What is it?
Vaginal yeast infections, also called "Candida vaginal infections," typically are caused by the Candida albicans fungus. During a lifetime, 75% of all women are likely to have at least one vaginal Candida infection, and up to 45% have two or more. Women tend to be more likely to get vaginal yeast infections if their bodies are under stress from poor diet, lack of sleep, illness, or when they are pregnant or taking antibiotics. Women with diabetes or immune-suppressing diseases such as HIV infection also are at increased risk.
The symptoms of a vaginal yeast infection include:
- Vaginal itch or soreness
- Thick, white, cheese-like discharge
- "Burning" discomfort around the vaginal opening, especially if urine touches the area
- Pain or discomfort during sexual intercourse.
Your doctor will suspect an infection based on your symptoms. Your doctor will do a pelvic examination to look for inflammation and a white discharge in your vagina and around the vaginal opening. Your doctor may also take a sample of the vaginal discharge for quick examination under a microscope in the office.

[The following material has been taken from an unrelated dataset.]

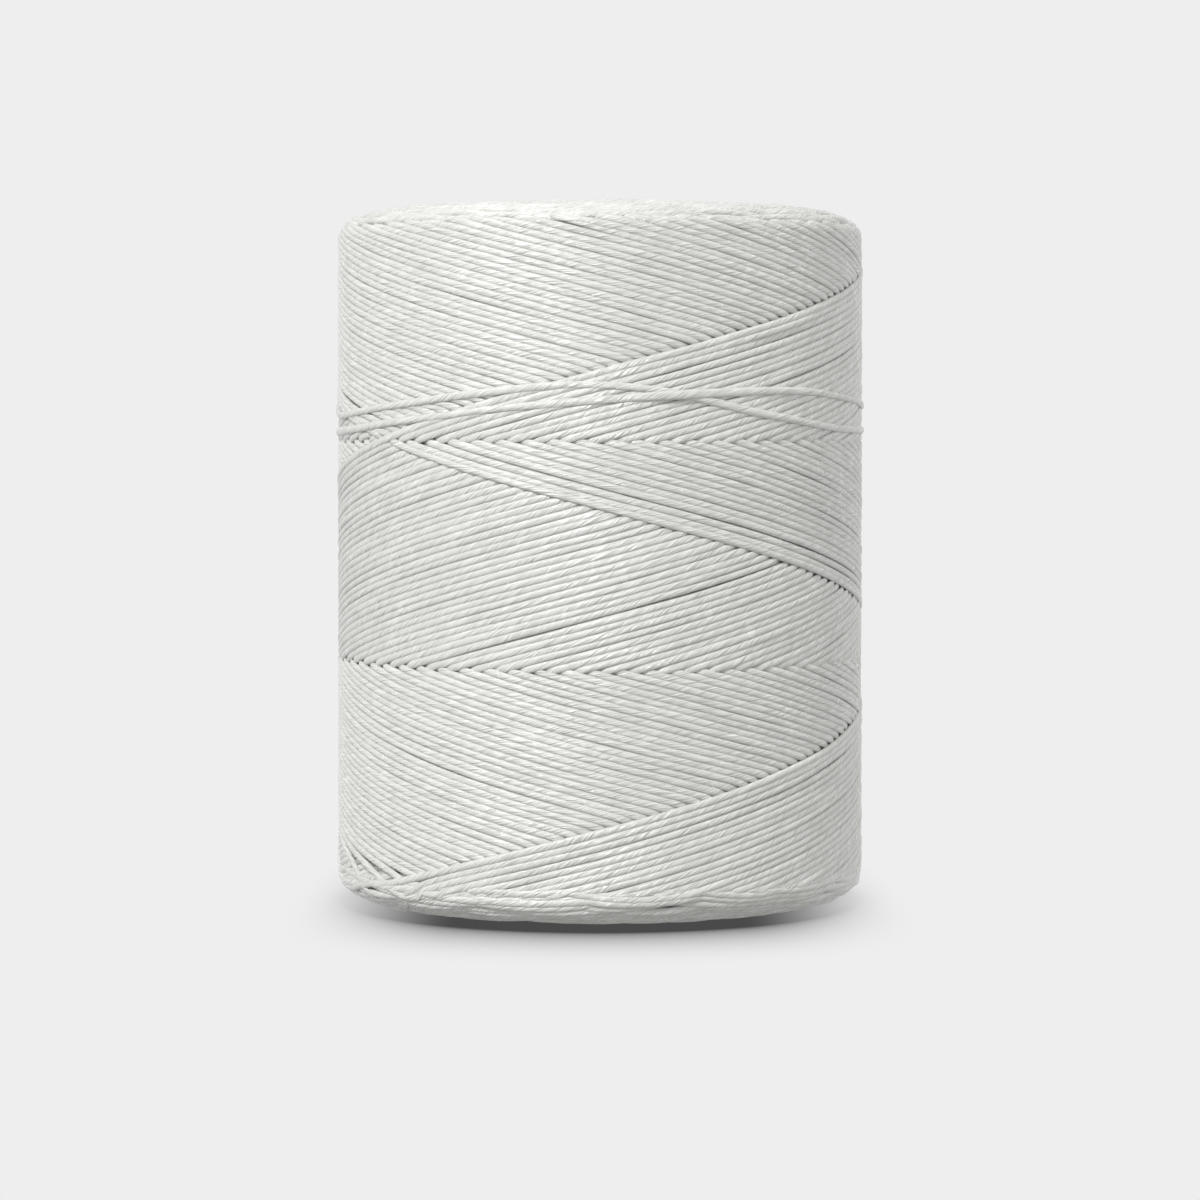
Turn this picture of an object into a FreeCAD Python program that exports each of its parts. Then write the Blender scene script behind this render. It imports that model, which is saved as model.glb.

Proper treatment cures up to 90% of vaginal yeast infections within 2 weeks or less, often within a few days. A small number of people will have repeat infections. Usually, these will improve with repeated treatment. However, patients with unexplained, repeat episodes should be tested for diabetes or HIV – 2 conditions that increase the risk of Candida vaginitis.
To help prevent vaginal yeast infections, you can try the following suggestions:
- Keep the external genital area clean and dry.
- Avoid irritating soaps (including bubble bath), vaginal sprays and douches.
- Change tampons and sanitary napkins frequently.
- Wear loose cotton (rather than nylon) underwear that doesn't trap moisture.
- After swimming, change quickly into your dry clothing instead of sitting in your wet bathing suit for prolonged periods.
- Take antibiotics only when prescribed by your doctor, and never take them for longer than your doctor directs.
- If you are diabetic, try to keep tight control over your blood sugar levels.
The simplest and most convenient treatment of a vaginal Candida infection is a single dose of oral fluconazole (Diflucan Oral, generic versions). It should not be used in pregnant women.
Vaginal yeast infections also can be treated with over-the-counter or prescription antifungal medicines that are inserted directly into the vagina as tablets, creams, ointments or suppositories. These medications include butoconazole, clotrimazole, miconazole, tioconazole and terconazole.
Treatment of sex partners is not usually necessary, since most vaginal yeast infections are not transmitted sexually. However, if a male sex partner shows symptoms of Candida balanitis (redness, irritation and/or itching at the tip of the penis), he may need to be treated with an antifungal cream or ointment.
Any woman who experiences symptoms of a vaginal infection for the first time should visit a doctor. This is important to be sure that the vaginal discharge and discomfort is caused by yeast and not sexually transmitted infections such as gonorrhea, chlamydia or trichomoniasis.
About 5% of women with vaginal yeast infections develop recurrent vulvovaginal candidiasis (RVVC), which is defined as 4 or more vaginal yeast infections in a 1-year period. Although RVVC is more common in women who have diabetes or weakened immune systems, most women with RVVC have no underlying medical illness that would predispose them to recurrent Candida infections.
Medical experts continue to explore the most effective way to treat RVVC. One suggested therapy is 10 days of daily oral fluconazole or daily application of a topical agent, followed by one dose of oral fluconazole once per week for six months. An alternative is to use clotrimazole cream twice weekly for six months following the initial 10 day course.
When to call a professional
Call your doctor whenever you have vaginal discomfort or an abnormal vaginal discharge, especially if you are pregnant.
Medications cure most vaginal yeast infections. About 5% of women develop RVVC and may require further treatment with prolonged antifungal therapy.